While the 2009 move prompted the largest-ever endorsement drop on a percentage basis — a 48% dip eight months after the change took effect — the most recent set of changes isn’t far behind.

“What’s not comforting about this chart is that our most recent change is closer to that worst-case scenario than either of the two more recent changes, checking in at -35% in month 10, whereas the 2009/2010 PLF change had already recovered to -33% by that point,” RMI noted in its analysis.

Part of the problem in comparing the effects of historical changes, according to RMI president John Lunde, is that any major policy shift prompts an immediate near-term surge as borrowers and lenders try to lock in loans under the “old” structure. For instance, the industry hit a post-Financial Assessment cycle peak of 5,749 endorsements in August 2015, which the industry surpassed in January 2018 with 6,313.

Without context, that looks like an industry figuring out a way to adjust to the changes, but the January jump only came as a result of the October 2017 overhaul — which brought a flood of borrowers who wanted to maximize their proceeds under the the 2014-era PLFs.

“We ‘recovered’ from the two most recent product changes with help of subsequent product changes, in 16 months the first time and 29 months most recently,” Lunde told RMD, referring to the 2014 PLF cuts and Financial Assessment. “That was in a mostly rising home-price environment, and those changes were less disruptive than the most recent one, so I’d say we’re likely [in] for two-plus years of building back up to prior volume levels if we were counting on HECM alone.”

That analysis hints at the potential for private loans to fill some of the gaps, as multiple lenders have rushed to enter the space this summer.

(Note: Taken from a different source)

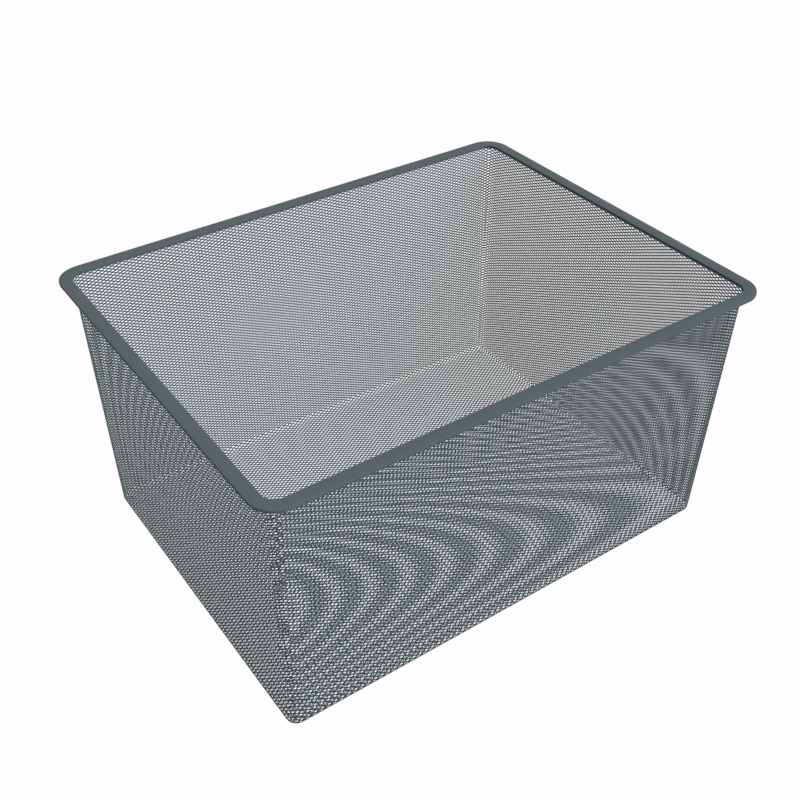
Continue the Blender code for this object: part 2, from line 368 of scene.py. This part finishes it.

In the years leading up to the recession, proprietary loans accounted for about 10% of total dollar volume and around 5% of overall volume, Lunde said.

“Given where the HECM is at today, I’d think the potential for private products would be higher than that, although I would expect it to take some time to get there,” he said.

On the flip side of the recovery trend, the industry has not yet seen a return to the monthly endorsement peak in December 2009, when lenders recorded 8,284 endorsements a few months after HUD rolled out lower PLFs in October of that year. But Lunde did strike one note of optimism, pointing out that the industry has generally found ways to roll with the changes in the years following the significant decline of 2009.

“The first PLF change in 2009 was in a disastrous housing market, so that certainly had additional impacts beyond the product change alone,” he said. “The first change also had the shock value of being the first change, whereas the industry has continually dealt with product change since then, so is better suited to adapt than that first time.”